··· DATA LINES ···

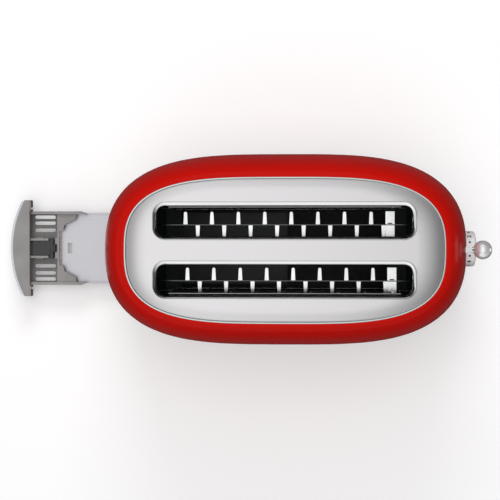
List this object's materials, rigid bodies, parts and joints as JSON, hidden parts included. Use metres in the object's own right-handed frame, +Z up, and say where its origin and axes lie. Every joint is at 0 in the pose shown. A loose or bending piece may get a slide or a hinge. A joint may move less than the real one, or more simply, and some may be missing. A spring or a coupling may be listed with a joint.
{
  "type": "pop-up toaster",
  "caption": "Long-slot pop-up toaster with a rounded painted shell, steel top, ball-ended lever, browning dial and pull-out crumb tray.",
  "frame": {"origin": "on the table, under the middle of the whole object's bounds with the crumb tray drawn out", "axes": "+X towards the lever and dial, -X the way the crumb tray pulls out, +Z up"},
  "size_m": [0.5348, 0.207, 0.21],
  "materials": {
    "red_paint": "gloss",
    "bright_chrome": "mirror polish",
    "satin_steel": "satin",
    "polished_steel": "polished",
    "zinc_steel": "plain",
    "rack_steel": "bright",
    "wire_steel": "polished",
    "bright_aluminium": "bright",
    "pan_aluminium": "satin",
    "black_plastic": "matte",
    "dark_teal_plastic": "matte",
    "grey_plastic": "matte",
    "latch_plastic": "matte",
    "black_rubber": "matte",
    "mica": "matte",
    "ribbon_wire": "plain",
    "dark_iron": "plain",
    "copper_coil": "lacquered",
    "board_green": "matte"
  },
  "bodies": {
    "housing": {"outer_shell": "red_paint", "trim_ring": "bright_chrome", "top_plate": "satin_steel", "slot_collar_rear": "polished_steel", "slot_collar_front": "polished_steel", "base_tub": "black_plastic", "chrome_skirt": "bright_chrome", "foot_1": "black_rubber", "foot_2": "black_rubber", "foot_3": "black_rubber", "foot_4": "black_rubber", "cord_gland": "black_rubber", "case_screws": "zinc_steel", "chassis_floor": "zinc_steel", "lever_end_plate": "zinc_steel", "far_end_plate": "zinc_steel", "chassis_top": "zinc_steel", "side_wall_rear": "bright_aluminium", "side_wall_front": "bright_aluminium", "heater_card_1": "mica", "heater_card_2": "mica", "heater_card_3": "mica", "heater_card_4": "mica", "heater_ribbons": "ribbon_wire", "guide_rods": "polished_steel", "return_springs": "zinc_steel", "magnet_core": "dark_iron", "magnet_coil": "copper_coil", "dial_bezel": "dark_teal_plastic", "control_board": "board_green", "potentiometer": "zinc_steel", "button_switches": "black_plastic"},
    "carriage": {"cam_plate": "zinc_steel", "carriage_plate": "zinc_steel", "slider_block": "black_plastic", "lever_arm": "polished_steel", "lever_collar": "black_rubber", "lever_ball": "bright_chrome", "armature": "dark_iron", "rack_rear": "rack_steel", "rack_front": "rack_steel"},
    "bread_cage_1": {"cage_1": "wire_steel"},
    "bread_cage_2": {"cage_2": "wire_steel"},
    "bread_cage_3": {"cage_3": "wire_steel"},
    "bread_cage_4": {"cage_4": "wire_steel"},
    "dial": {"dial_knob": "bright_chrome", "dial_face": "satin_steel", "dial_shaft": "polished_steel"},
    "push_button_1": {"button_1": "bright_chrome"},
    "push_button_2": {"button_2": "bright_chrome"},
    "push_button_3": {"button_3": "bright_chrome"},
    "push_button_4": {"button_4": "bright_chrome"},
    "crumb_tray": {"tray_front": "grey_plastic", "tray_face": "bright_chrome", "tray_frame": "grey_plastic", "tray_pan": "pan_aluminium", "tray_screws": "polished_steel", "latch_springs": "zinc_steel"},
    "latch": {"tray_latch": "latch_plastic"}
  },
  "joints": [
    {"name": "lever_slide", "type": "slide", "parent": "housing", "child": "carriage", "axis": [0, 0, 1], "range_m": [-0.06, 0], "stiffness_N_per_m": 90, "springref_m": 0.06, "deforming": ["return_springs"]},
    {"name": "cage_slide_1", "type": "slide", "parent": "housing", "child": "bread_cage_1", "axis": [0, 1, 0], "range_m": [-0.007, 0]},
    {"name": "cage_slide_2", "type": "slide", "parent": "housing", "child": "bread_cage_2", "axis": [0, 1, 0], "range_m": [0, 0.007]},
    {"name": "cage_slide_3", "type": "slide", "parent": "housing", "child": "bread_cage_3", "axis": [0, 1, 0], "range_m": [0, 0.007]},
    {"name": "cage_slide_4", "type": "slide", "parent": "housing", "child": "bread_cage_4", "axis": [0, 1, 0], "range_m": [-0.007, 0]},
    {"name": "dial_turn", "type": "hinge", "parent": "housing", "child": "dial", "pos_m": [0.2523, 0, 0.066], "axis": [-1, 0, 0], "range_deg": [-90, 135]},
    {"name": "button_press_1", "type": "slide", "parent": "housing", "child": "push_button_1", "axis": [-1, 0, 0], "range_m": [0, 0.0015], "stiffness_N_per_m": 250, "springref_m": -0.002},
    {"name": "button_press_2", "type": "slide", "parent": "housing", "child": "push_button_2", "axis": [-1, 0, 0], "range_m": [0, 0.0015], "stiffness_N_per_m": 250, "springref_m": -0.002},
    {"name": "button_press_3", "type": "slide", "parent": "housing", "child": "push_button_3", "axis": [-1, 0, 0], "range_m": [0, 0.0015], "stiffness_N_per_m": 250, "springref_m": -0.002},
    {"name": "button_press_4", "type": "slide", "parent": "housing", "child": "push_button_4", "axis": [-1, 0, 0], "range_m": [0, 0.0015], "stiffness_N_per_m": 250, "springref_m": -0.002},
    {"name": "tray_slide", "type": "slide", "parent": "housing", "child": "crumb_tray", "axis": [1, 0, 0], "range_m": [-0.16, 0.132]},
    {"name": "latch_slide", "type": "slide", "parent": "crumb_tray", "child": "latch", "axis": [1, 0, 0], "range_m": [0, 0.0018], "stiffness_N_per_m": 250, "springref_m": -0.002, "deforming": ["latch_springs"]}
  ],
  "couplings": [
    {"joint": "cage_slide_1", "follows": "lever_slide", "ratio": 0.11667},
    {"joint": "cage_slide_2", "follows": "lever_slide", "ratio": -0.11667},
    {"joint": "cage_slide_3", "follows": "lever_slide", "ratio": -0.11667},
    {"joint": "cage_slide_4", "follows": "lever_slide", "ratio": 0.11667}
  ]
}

···

- **PROBLEM**: Print the material verbatim, all of it.

- **THE ANSWER**:
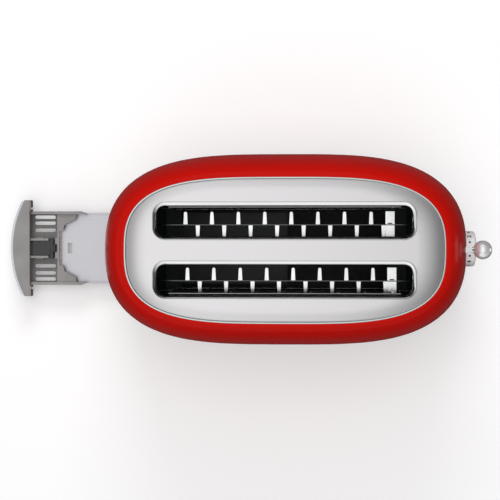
List this object's materials, rigid bodies, parts and joints as JSON, hidden parts included. Use metres in the object's own right-handed frame, +Z up, and say where its origin and axes lie. Every joint is at 0 in the pose shown. A loose or bending piece may get a slide or a hinge. A joint may move less than the real one, or more simply, and some may be missing. A spring or a coupling may be listed with a joint.
{
  "type": "pop-up toaster",
  "caption": "Long-slot pop-up toaster with a rounded painted shell, steel top, ball-ended lever, browning dial and pull-out crumb tray.",
  "frame": {"origin": "on the table, under the middle of the whole object's bounds with the crumb tray drawn out", "axes": "+X towards the lever and dial, -X the way the crumb tray pulls out, +Z up"},
  "size_m": [0.5348, 0.207, 0.21],
  "materials": {
    "red_paint": "gloss",
    "bright_chrome": "mirror polish",
    "satin_steel": "satin",
    "polished_steel": "polished",
    "zinc_steel": "plain",
    "rack_steel": "bright",
    "wire_steel": "polished",
    "bright_aluminium": "bright",
    "pan_aluminium": "satin",
    "black_plastic": "matte",
    "dark_teal_plastic": "matte",
    "grey_plastic": "matte",
    "latch_plastic": "matte",
    "black_rubber": "matte",
    "mica": "matte",
    "ribbon_wire": "plain",
    "dark_iron": "plain",
    "copper_coil": "lacquered",
    "board_green": "matte"
  },
  "bodies": {
    "housing": {"outer_shell": "red_paint", "trim_ring": "bright_chrome", "top_plate": "satin_steel", "slot_collar_rear": "polished_steel", "slot_collar_front": "polished_steel", "base_tub": "black_plastic", "chrome_skirt": "bright_chrome", "foot_1": "black_rubber", "foot_2": "black_rubber", "foot_3": "black_rubber", "foot_4": "black_rubber", "cord_gland": "black_rubber", "case_screws": "zinc_steel", "chassis_floor": "zinc_steel", "lever_end_plate": "zinc_steel", "far_end_plate": "zinc_steel", "chassis_top": "zinc_steel", "side_wall_rear": "bright_aluminium", "side_wall_front": "bright_aluminium", "heater_card_1": "mica", "heater_card_2": "mica", "heater_card_3": "mica", "heater_card_4": "mica", "heater_ribbons": "ribbon_wire", "guide_rods": "polished_steel", "return_springs": "zinc_steel", "magnet_core": "dark_iron", "magnet_coil": "copper_coil", "dial_bezel": "dark_teal_plastic", "control_board": "board_green", "potentiometer": "zinc_steel", "button_switches": "black_plastic"},
    "carriage": {"cam_plate": "zinc_steel", "carriage_plate": "zinc_steel", "slider_block": "black_plastic", "lever_arm": "polished_steel", "lever_collar": "black_rubber", "lever_ball": "bright_chrome", "armature": "dark_iron", "rack_rear": "rack_steel", "rack_front": "rack_steel"},
    "bread_cage_1": {"cage_1": "wire_steel"},
    "bread_cage_2": {"cage_2": "wire_steel"},
    "bread_cage_3": {"cage_3": "wire_steel"},
    "bread_cage_4": {"cage_4": "wire_steel"},
    "dial": {"dial_knob": "bright_chrome", "dial_face": "satin_steel", "dial_shaft": "polished_steel"},
    "push_button_1": {"button_1": "bright_chrome"},
    "push_button_2": {"button_2": "bright_chrome"},
    "push_button_3": {"button_3": "bright_chrome"},
    "push_button_4": {"button_4": "bright_chrome"},
    "crumb_tray": {"tray_front": "grey_plastic", "tray_face": "bright_chrome", "tray_frame": "grey_plastic", "tray_pan": "pan_aluminium", "tray_screws": "polished_steel", "latch_springs": "zinc_steel"},
    "latch": {"tray_latch": "latch_plastic"}
  },
  "joints": [
    {"name": "lever_slide", "type": "slide", "parent": "housing", "child": "carriage", "axis": [0, 0, 1], "range_m": [-0.06, 0], "stiffness_N_per_m": 90, "springref_m": 0.06, "deforming": ["return_springs"]},
    {"name": "cage_slide_1", "type": "slide", "parent": "housing", "child": "bread_cage_1", "axis": [0, 1, 0], "range_m": [-0.007, 0]},
    {"name": "cage_slide_2", "type": "slide", "parent": "housing", "child": "bread_cage_2", "axis": [0, 1, 0], "range_m": [0, 0.007]},
    {"name": "cage_slide_3", "type": "slide", "parent": "housing", "child": "bread_cage_3", "axis": [0, 1, 0], "range_m": [0, 0.007]},
    {"name": "cage_slide_4", "type": "slide", "parent": "housing", "child": "bread_cage_4", "axis": [0, 1, 0], "range_m": [-0.007, 0]},
    {"name": "dial_turn", "type": "hinge", "parent": "housing", "child": "dial", "pos_m": [0.2523, 0, 0.066], "axis": [-1, 0, 0], "range_deg": [-90, 135]},
    {"name": "button_press_1", "type": "slide", "parent": "housing", "child": "push_button_1", "axis": [-1, 0, 0], "range_m": [0, 0.0015], "stiffness_N_per_m": 250, "springref_m": -0.002},
    {"name": "button_press_2", "type": "slide", "parent": "housing", "child": "push_button_2", "axis": [-1, 0, 0], "range_m": [0, 0.0015], "stiffness_N_per_m": 250, "springref_m": -0.002},
    {"name": "button_press_3", "type": "slide", "parent": "housing", "child": "push_button_3", "axis": [-1, 0, 0], "range_m": [0, 0.0015], "stiffness_N_per_m": 250, "springref_m": -0.002},
    {"name": "button_press_4", "type": "slide", "parent": "housing", "child": "push_button_4", "axis": [-1, 0, 0], "range_m": [0, 0.0015], "stiffness_N_per_m": 250, "springref_m": -0.002},
    {"name": "tray_slide", "type": "slide", "parent": "housing", "child": "crumb_tray", "axis": [1, 0, 0], "range_m": [-0.16, 0.132]},
    {"name": "latch_slide", "type": "slide", "parent": "crumb_tray", "child": "latch", "axis": [1, 0, 0], "range_m": [0, 0.0018], "stiffness_N_per_m": 250, "springref_m": -0.002, "deforming": ["latch_springs"]}
  ],
  "couplings": [
    {"joint": "cage_slide_1", "follows": "lever_slide", "ratio": 0.11667},
    {"joint": "cage_slide_2", "follows": "lever_slide", "ratio": -0.11667},
    {"joint": "cage_slide_3", "follows": "lever_slide", "ratio": -0.11667},
    {"joint": "cage_slide_4", "follows": "lever_slide", "ratio": 0.11667}
  ]
}